The magnets have as good field strength and sensitivity as much bigger solid permanent magnets

The problem is, says Casanova, as magnets get smaller, the field they produce is less uniform. In the past people have got around this by using small sample volumes, reducing the volume over which the field need to be homogeneous. ’But the combination of low field and small volume gives orders of magnitude lower sensitivity,’ he adds. ’The beauty of our magnet is that it is small, but the volume is same as superconducting machines.’ 

’I think this new magnet design is a very exciting development,’ says Barry Jones from UK based Oxford Instruments, which makes a range of benchtop NMR equipment. ’It opens up the possibility of offering some of the performance of high-field superconducting systems in a robust desktop configuration more similar to that of the current low resolution instruments. This could open up a whole new market area for NMR instruments in industrial quality control and process monitoring, and in simple organic chemistry research or teaching.’
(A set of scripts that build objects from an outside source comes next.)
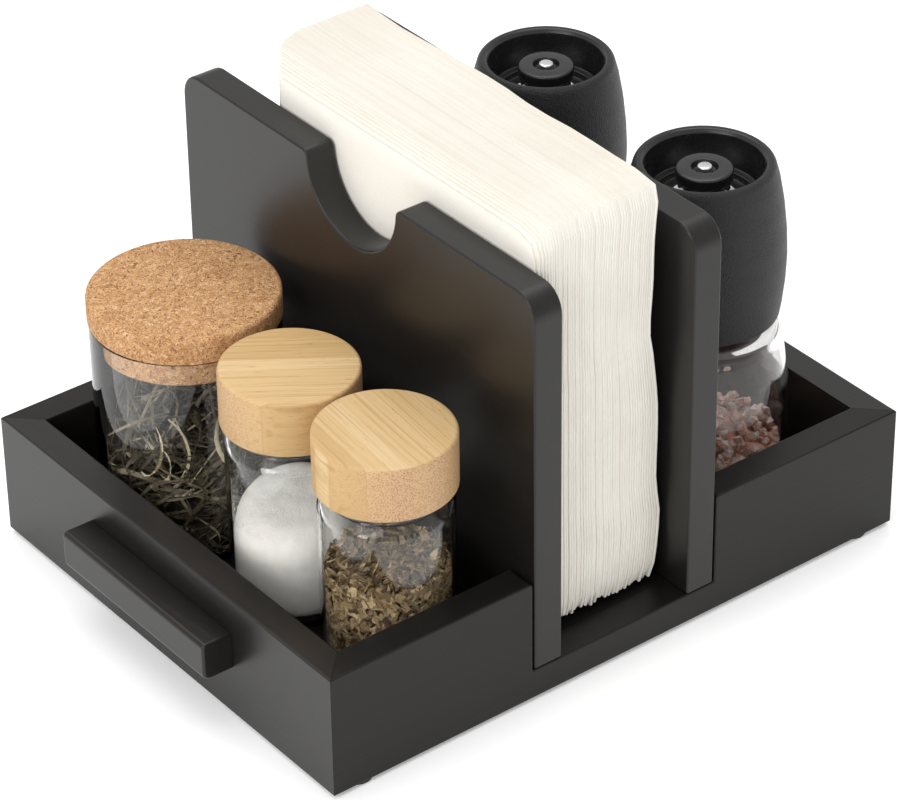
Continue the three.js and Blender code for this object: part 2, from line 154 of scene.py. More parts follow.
def ramp(tree, factor, stops):
    """A colour ramp; each stop is (position, colour)."""
    node = add(tree, "ShaderNodeValToRGB", {"Fac": factor})
    elements = node.color_ramp.elements
    for element, (position, colour) in zip(elements, stops):
        element.position = position
        element.color = (*colour, 1)
    for position, colour in stops[2:]:
        elements.new(position).color = (*colour, 1)
    return node.outputs["Color"]


def remap(tree, value, low, high, start=0.0, end=1.0):
    node = add(tree, "ShaderNodeMapRange",
               {"Value": value, "From Min": start, "From Max": end, "To Min": low, "To Max": high})
    return node.outputs["Result"]


def maths(tree, operation, *values):
    node = add(tree, "ShaderNodeMath", operation=operation)
    for index, value in enumerate(values):
        feed(tree, node, index, value)
    return node.outputs["Value"]


def mixed(tree, factor, first, second, blend="MIX"):
    node = add(tree, "ShaderNodeMix", data_type="RGBA", blend_type=blend)
    feed(tree, node, 0, factor)
    for index, colour in ((6, first), (7, second)):
        feed(tree, node, index, colour if isinstance(colour, bpy.types.NodeSocket) else (*colour, 1))
    return node.outputs[2]


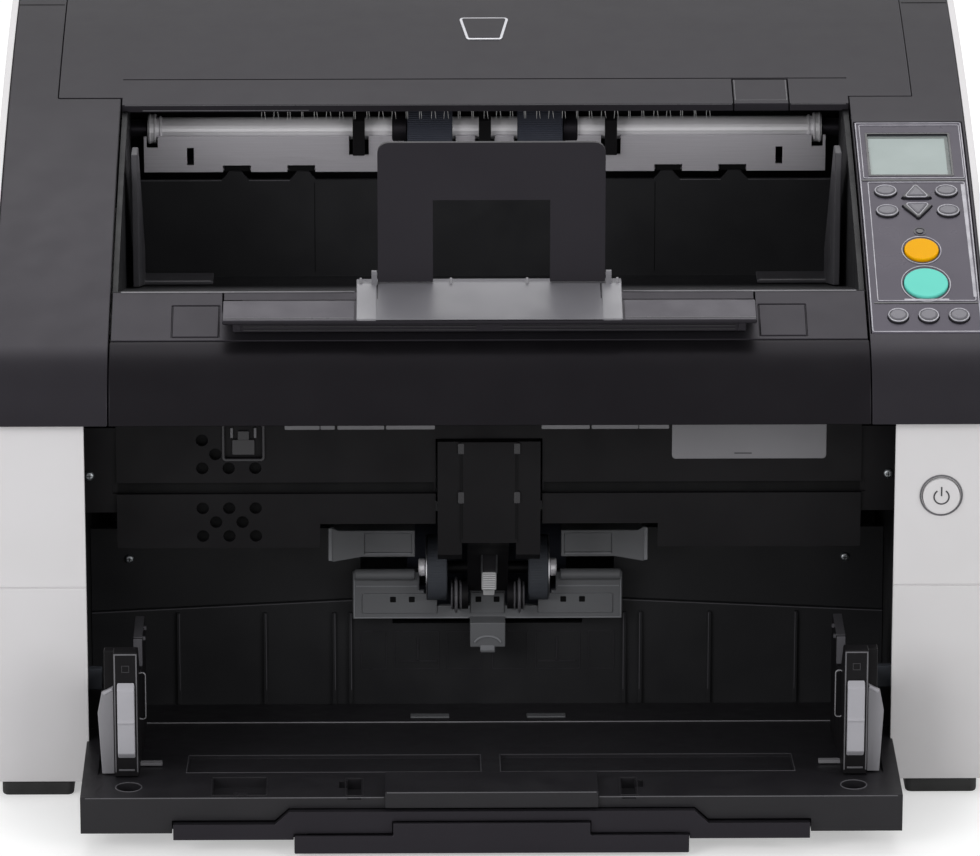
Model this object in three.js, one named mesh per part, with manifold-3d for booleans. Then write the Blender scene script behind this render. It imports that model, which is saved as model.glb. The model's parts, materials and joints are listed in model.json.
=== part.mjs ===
// Desktop document scanner with a hinged feeder cover, in millimetres.
// X runs to the right, Y to the back and Z up. The origin is on the floor, under the middle of the body.
import * as THREE from 'three';
import { mergeVertices } from 'three/addons/utils/BufferGeometryUtils.js';
import Module from 'manifold-3d';

const wasm = await Module();
wasm.setup();

const degree = Math.PI / 180;

// Body
const bodyHalfWidth = 230;
const bodyFront = -136;
const bodyRear = 215;
const footHeight = 6.9;
const clearance = 0.3;
const overrun = 2;
const weldDistance = 0.0001;

// Curved top: one circular arc that climbs from the front beam to the rear
const slopeStart = -118;
const slopeStartHeight = 212.3;
const slopeStartAngle = 26.08 * degree;
const slopeRadius = 1021;

// White side shells
const shellWall = 3.1;
const shellFrontWidth = 45.5;
const bayHalfWidth = bodyHalfWidth - shellFrontWidth;
const shellPanel = 3;
const shellSeamHeight = 101.2;
const shellSeamGroove = 0.8;
const shellBandRise = 11.6;
const shellBandTop = shellSeamHeight + shellBandRise;
const shellBandSetback = 1;
const shellFloor = 2.5;

// Feet
const footSideInset = 5;
const footWidth = 33;
const footOuter = bodyHalfWidth - footSideInset;
const footInner = footOuter - footWidth;
const footLength = 34;
const footCornerRadius = 3;
const footInset = 0.5;
const rearFootInset = 12;

// Steel chassis
const frameSetback = 3.5;
const frameInner = bayHalfWidth + frameSetback;
const frameThickness = 2;
const frameTopDrop = 14;
const frameRear = 205;
const basePlateFront = -18;
const basePlateThickness = 2;

// Black top covers and front beam
const coverThickness = 2.6;
const coverRear = 212;
const beamFront = -141;
const beamDrop = 31.8;
const beamBottom = slopeStartHeight - beamDrop;
const beamThickness = 3;
const beamRear = -113.4;
const beamTopEnd = -115.9;
const topCoverWidth = 57;
const recessHalfWidth = bodyHalfWidth - topCoverWidth;

// Feeder cover
const lidSideBorder = 27;
const lidHalfWidth = bodyHalfWidth - lidSideBorder;
const lidThickness = 3;
const lidFront = 53.5;
const lidCorner = 60;
const lipSeam = 76;
const lipGrooveWidth = 0.8;
const lipGrooveDepth = 0.5;
const lidSkirtDepth = 9;
const lidSkirtRear = 200;
const lipFaceDepth = 3.4;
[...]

Casanova agrees that the possible applications are exciting, ’You could use it to monitor reactions in real time, by pumping them through the spectrometer - for example if you have dangerous chemicals you can monitor it inside the fumehood.’ However, he admits that there are a few technical hurdles to overcome before the magnet can be converted into a commercial spectrometer. For example, the field of permanent magnets is susceptible to temperature. ’We’re working on ways to actively lock the field and correct for temperature drift,’ he says.